- Directed by: Dominic Brown
- Produced by: Dancing Turtle Films
- Release date: 2012;
- Running time: 15 minutes
- Country: Western Sahara
- Languages: Hassānīya, English

= La Badil =

2012 Sahrawi film by Dominic Brown

La Badil (No Other Choice) is an undercover documentary film produced and directed by British filmmaker Dominic Brown, about the struggle of the indigenous Sahrawi people of Western Sahara.

==Background==
In 2010, over 15,000 Sahrawis staged a protest camp known as Gdeim Izik, in the Western Sahara desert to resist Moroccan rule. Their cries received limited media coverage, and when Moroccan security forces broke up the camp, four Sahrawis and eleven Moroccan soldiers were killed. It was on the second anniversary of this uprising that Brown travelled undercover to the region to film the documentary.

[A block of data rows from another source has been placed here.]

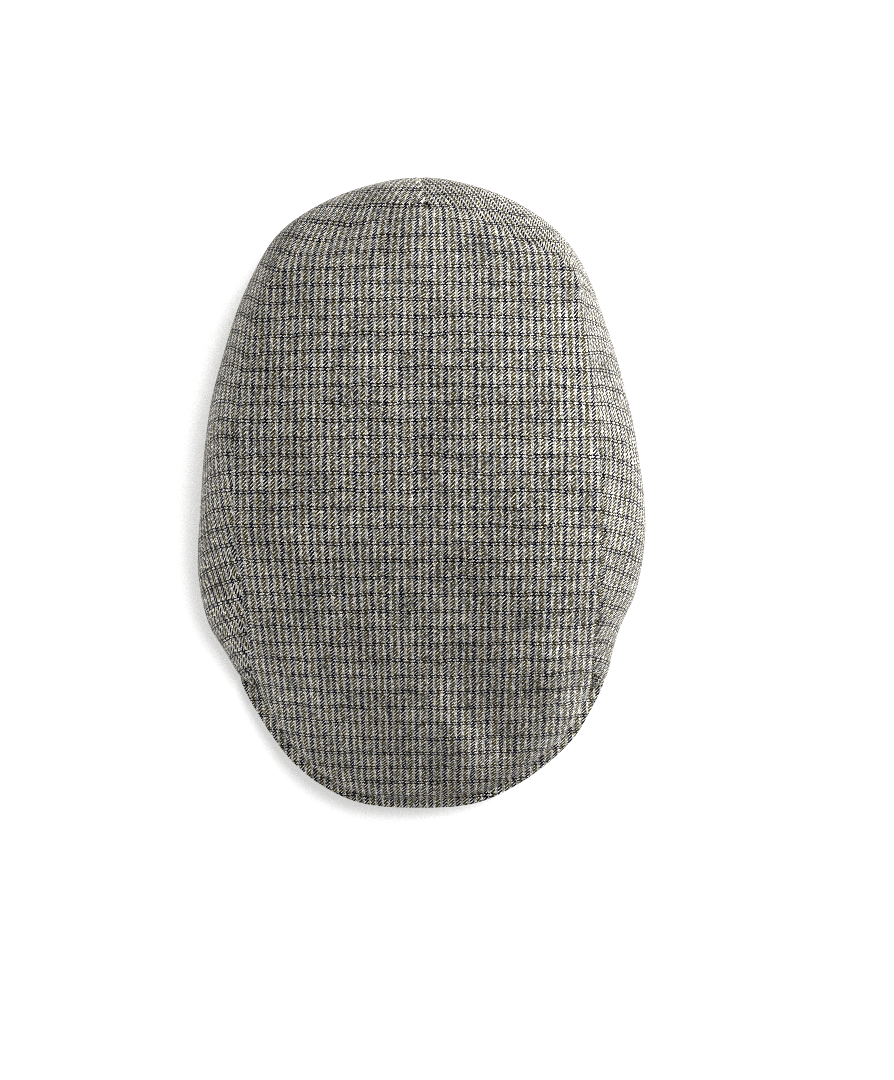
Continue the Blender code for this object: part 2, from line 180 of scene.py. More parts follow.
# the same for the peak's outer edge, in front of a side panel's tip and behind it
peakFrontRows = (
    (-1.000, 0.000, 0.000, 1.00), (-0.985, 0.270, 0.248, 0.98), (-0.928, 0.450, 0.430, 0.90),
    (-0.854, 0.580, 0.580, 0.79), (-0.778, 0.667, 0.690, 0.68), (-0.701, 0.740, 0.758, 0.57),
    (-0.643, 0.788, 0.802, 0.49),
)
peakRearRows = (
    (-0.607, 0.811, 0.822, 0.43), (-0.525, 0.820, 0.826, 0.33), (-0.385, 0.802, 0.802, 0.21),
    (-0.245, 0.758, 0.758, 0.13),
)


def peakSide(side):
    # outer and inner edge of the peak's middle surface on one side, from the middle to its end
    front = edgePoints(peakFrontRows, side, peak["frontHeight"])
    rear = edgePoints(peakRearRows, side, peak["frontHeight"])
    mirror = (-front[1][0], front[1][1], front[1][2])
    whole = smoothCurve([mirror] + front + rear)[curveSteps:]
    tip = (len(front) - 1) * curveSteps
    ahead = evenPoints(whole[:tip + 1], peak["frontColumns"])
    behind = evenPoints(whole[tip:], peak["rearColumns"])
    outer = np.vstack([ahead, behind[1:]])
    # the inner edge runs on the oval, at the same shares as in the solids
    tipStation, endStation = peak["stations"]
    shares = np.concatenate([np.linspace(0, tipStation, peak["frontColumns"] + 1),
                             np.linspace(tipStation, endStation, peak["rearColumns"] + 1)[1:]]) / endStation
    endAngle = rimAngleAt(outer[-1][1])
    endHeight = outer[-1][2]
    inner = np.array([rimPoint(endAngle * share, side) for share in shares])
    arch = np.cos(shares * math.pi / 2).clip(0) ** peak["arch"]
    inner[:, 2] = endHeight + (peak["innerHeight"] - endHeight) * arch
    outerRun = np.gradient(outer, axis=0) * side
    innerRun = np.gradient(inner, axis=0) * side
    outerRun[0] = innerRun[0] = (1.0, 0.0, 0.0)
    return {"side": side, "outer": outer, "inner": inner,
            "outerRun": unit(outerRun), "innerRun": unit(innerRun),
            "lip": peak["leftLip"] if side == left else peak["rightLip"]}


def peakPlace(form, inset, lift):
    # points at a distance in from the outer edge and above the middle surface, one for each station
    inward = form["inner"] - form["outer"]
    width = norm(inward, axis=1, keepdims=True)
    inward = inward / width
    inset = np.asarray(inset, float).reshape(-1, 1)
    share = inset / width
    run = unit(form["outerRun"] * (1 - share) + form["innerRun"] * share)
    up = unit(np.cross(run, inward))
    return form["outer"] + inward * inset + up * lift


def peakSeat(form, cover):
    # where a panel's outer face stands on the peak, past its lip, with a cover's height added
    ahead = peak["frontColumns"]
    behind = peak["rearColumns"]
    share = np.concatenate([np.linspace(0, 1, ahead + 1) ** 2, np.linspace(1, 0, behind + 1)[1:]])
    lip = peak["frontLip"] + (form["lip"] - peak["frontLip"]) * share
    seat = peakPlace(form, lip, peak["thickness"] / 2)
    seat[:, 2] += cap["seamGap"] + cover
    return seat


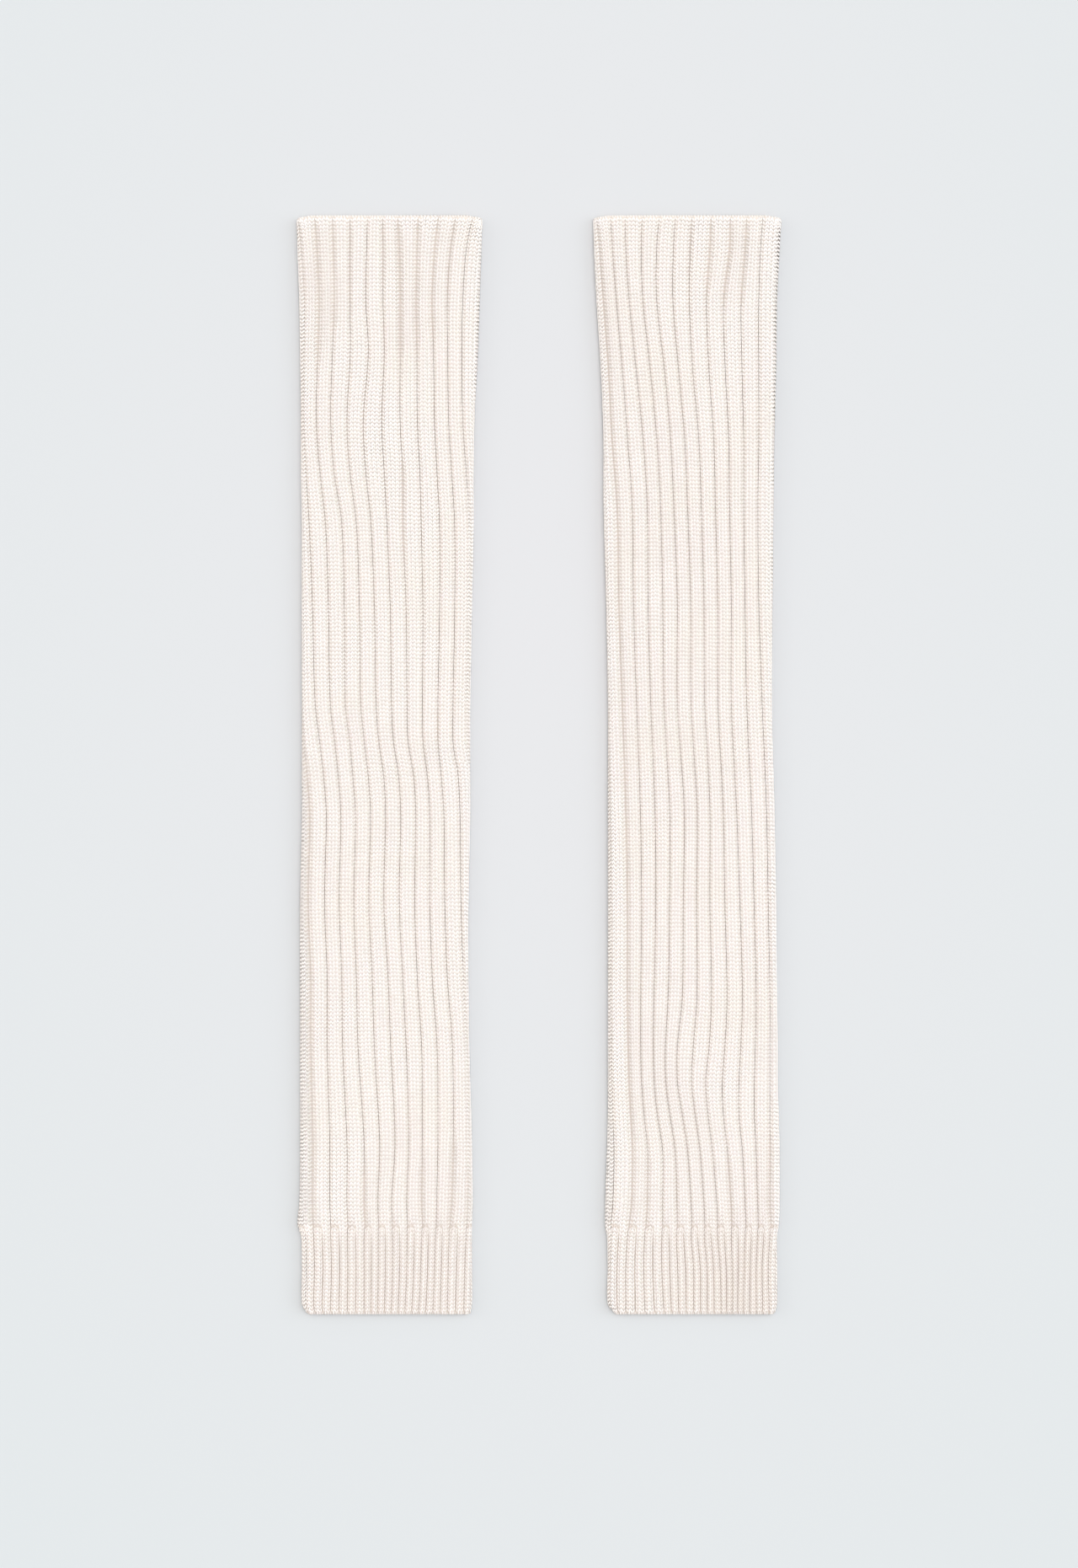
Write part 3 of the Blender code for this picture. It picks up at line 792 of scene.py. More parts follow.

In an interview published by Newstime Africa, the filmmaker stated that his motivation behind the film was "because the situation in Western Sahara is one that very rarely gets the media coverage that it deserves" adding that he hoped it would "also show how there are many vested interests involved (eg. France and their trade deals with Morocco), that are preventing the Sahrawi people getting justice."

==Content==
The documentary covers the current human rights and political situation of the Sahrawi. There are several interviews recorded with human rights victims including an elderly lady who had been attacked in her home the previous day by Moroccan security forces. There is also a focus given to the alleged vested interests of countries in the region, particularly France. The film states that the French Government's close relationship with Morocco, their trade deals and their use of veto over the terms of the UN mission in Western Sahara are major factors.